Decision heuristic: match the chain to the next step. If you’re moving USDC to a on-chain service that accepts Solana, use Solana. If you plan to custody long-term on a hardware wallet with Ethereum familiarity, factor in ERC-20 gas costs. Remember that multichain support increases operational complexity and surface area for mistakes—sending funds to the wrong chain can be irreversible. Always confirm destination compatibility before initiating withdrawals.

Regulation, institutional plumbing, and what it signals to US traders

Bitstamp’s regulated-first posture—holding a New York BitLicense among other permissions—matters more than marketing copy. Regulation shapes product set (spot-only vs. derivatives), custody practices (heavy cold storage), and compliance workflows (identity verification and withdrawal controls). For US users, that means stronger legal clarity around fiat custody but also routine compliance checks that can slow unusual flows.

Institutional tooling—FIX API, HTTP API, WebSockets, and an OTC desk—signals that the matching engine is designed for low-latency, high-throughput activity. If you are an algorithmic trader focused on spot market making or institutional-sized block trades, those tools reduce execution risk. For retail traders, the benefit is indirect: deeper order books and more consistent fills in major pairs (BTC, ETH, XRP, LTC, BCH, XLM).

Costs, trade-offs, and a realistic cost-benefit framework

Bitstamp uses a maker-taker model starting at 0.5% for both makers and takers with volume discounts. This is transparent but not always cheapest. The trade-off is between fee level and operational certainty: lower-cost venues sometimes accept riskier custody or looser compliance, which can translate into outages or higher systemic risk during stress events. A practical framework: if your expected monthly volume is low and you value regulated custody, paying slightly higher fees can be justified. If you are a high-volume market participant, negotiate for volume tiers or consider venues with competing fee schedules while accounting for counterparty and custody differences.

Limitations and boundary conditions: Bitstamp’s spot-only model rules out internal hedging with margin; multi-jurisdictional licensing doesn’t immunize it from regulatory changes in the US; and while cold storage reduces cyber risk, it cannot eliminate operational or insider risks. Treat these as enduring constraints, not temporary shortcomings.

How to approach login and account setup as a US trader

Practically, begin with an identity-ready setup: confirm your bank supports ACH transfers for crypto exchanges, set up 2FA (prefer hardware if possible), and prepare your recovery documentation. Use the official link when you start the process to avoid phishing: bitstamp login. During verification, expect document checks and possible hold periods on large fiat deposits—a regulatory reality, not necessarily poor service.

Operational checklist for first week: (1) verify identity and enable 2FA, (2) make a small fiat deposit via ACH and a small crypto deposit to the intended chain to test withdrawal addresses, (3) experiment with Basic and Pro interfaces to know which matches your workflow, and (4) if you plan algorithmic activity, pilot API credentials with small orders to validate connectivity and rate limits.
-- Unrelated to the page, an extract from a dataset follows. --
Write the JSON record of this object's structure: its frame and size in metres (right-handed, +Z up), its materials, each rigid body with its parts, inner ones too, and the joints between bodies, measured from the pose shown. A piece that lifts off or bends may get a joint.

What to watch next: conditional signals and near-term implications

Because there is no recent project-specific news this week, monitor three conditional signals that would change the calculus for US traders: regulatory rule changes at the federal or state level affecting custodial exchanges, any expansion from Bitstamp into derivatives (which would alter its risk profile), and meaningful incidents affecting platform availability or security audits. Each signal should be interpreted mechanistically: regulatory tightening increases compliance friction; product expansion could raise counterparty risk if custody policies change; and audit findings can recalibrate confidence in cold storage practices.

One useful heuristic: if you prioritize legal clarity and custody conservatism, a regulated, spot-only venue like Bitstamp remains a defensible home base. If you prioritize margin, leverage, or options, you will have to fragment your execution across venues and manage cross-platform settlement risk.

FAQ

Is Bitstamp safe to log in from the US?

Safety is a relative assessment. Bitstamp enforces mandatory 2FA, maintains ISO/IEC 27001 certification, and undergoes SOC 2 Type 2 audits—mechanisms that materially reduce certain classes of operational risk. However, no exchange can eliminate all risk. Use hardware 2FA where possible, confirm domain authenticity before logging in, and keep sizable holdings in self-custody if you require absolute control.
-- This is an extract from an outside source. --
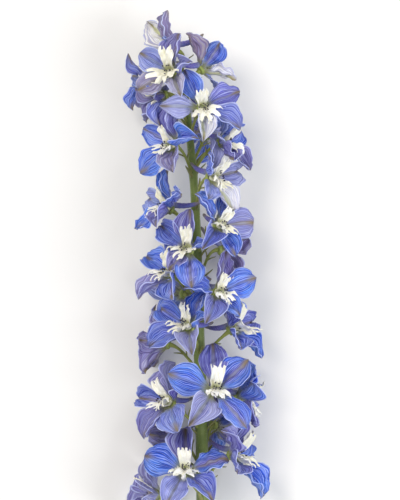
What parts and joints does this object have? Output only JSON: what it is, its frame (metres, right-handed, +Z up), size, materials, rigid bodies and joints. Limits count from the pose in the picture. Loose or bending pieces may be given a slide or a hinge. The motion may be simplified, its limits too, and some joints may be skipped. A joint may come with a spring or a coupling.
{
  "type": "delphinium flower spike",
  "caption": "Cut delphinium spike lying on its side: blue spurred blooms with white centres, crowded on short stalks round a bare-footed green stem.",
  "frame": {"origin": "on the surface that the spike lies on, under the middle of its bounding box", "axes": "+Y along the spike from the cut end to the tip, +Z up from the surface, +X to the right as seen from above with the tip away from the viewer"},
  "size_m": [0.0719, 0.3155, 0.0595],
  "materials": {
    "stem": "fresh green stem, finely hairy, satin",
    "sepal": "blue to lilac sepal, finely veined, soft satin",
    "bee": "creamy white inner petals, bushy, matt"
  },
  "bodies": {
    "root": {"stem": "stem", "sepals_01": "sepal", "bee_01": "bee", "sepals_02": "sepal", "bee_02": "bee", "sepals_03": "sepal", "bee_03": "bee", "sepals_04": "sepal", "bee_04": "bee", "sepals_05": "sepal", "bee_05": "bee", "sepals_06": "sepal", "bee_06": "bee", "sepals_07": "sepal", "bee_07": "bee", "sepals_08": "sepal", "bee_08": "bee", "sepals_09": "sepal", "bee_09": "bee", "sepals_10": "sepal", "bee_10": "bee", "sepals_11": "sepal", "bee_11": "bee", "sepals_12": "sepal", "bee_12": "bee", "sepals_13": "sepal", "bee_13": "bee", "sepals_14": "sepal", "bee_14": "bee", "sepals_15": "sepal", "bee_15": "bee", "sepals_16": "sepal", "bee_16": "bee", "sepals_17": "sepal", "bee_17": "bee", "sepals_18": "sepal", "bee_18": "bee", "sepals_19": "sepal", "bee_19": "bee", "sepals_20": "sepal", "bee_20": "bee", "sepals_21": "sepal", "bee_21": "bee", "sepals_22": "sepal", "bee_22": "bee", "sepals_23": "sepal", "bee_23": "bee", "sepals_24": "sepal", "bee_24": "bee", "sepals_25": "sepal", "bee_25": "bee", "sepals_26": "sepal", "bee_26": "bee", "sepals_27": "sepal", "bee_27": "bee", "sepals_28": "sepal", "bee_28": "bee"}
  },
  "joints": []
}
Can I use margin or futures on Bitstamp?

No. Bitstamp operates strictly as a spot exchange and does not support margin, leverage, or derivative products. Traders requiring those instruments must use other platforms, which introduces counterparty and transfer risk when moving funds between venues.

What fiat and crypto rails are available to US users?
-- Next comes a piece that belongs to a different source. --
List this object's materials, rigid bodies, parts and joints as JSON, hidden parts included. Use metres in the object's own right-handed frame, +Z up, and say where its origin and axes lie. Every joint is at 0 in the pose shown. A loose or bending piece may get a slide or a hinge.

US customers can deposit fiat via ACH. For crypto, Bitstamp supports major assets (BTC, ETH, XRP, LTC, BCH, XLM) and allows USDC across seven blockchains—Ethereum, Stellar, Solana, Optimism, Polygon, Avalanche, and Arbitrum—so you can choose speed and fee trade-offs when moving stablecoins.

How do fees compare and when should I consider alternatives?

Bitstamp’s base maker-taker fee starts at 0.5% with discounts for volume. If your strategy is fee-sensitive and high-frequency, compare tiered pricing and negotiate institutional rates. For occasional spot trades and custody-conservative objectives, Bitstamp’s fees may be acceptable given its regulated posture and custody practices.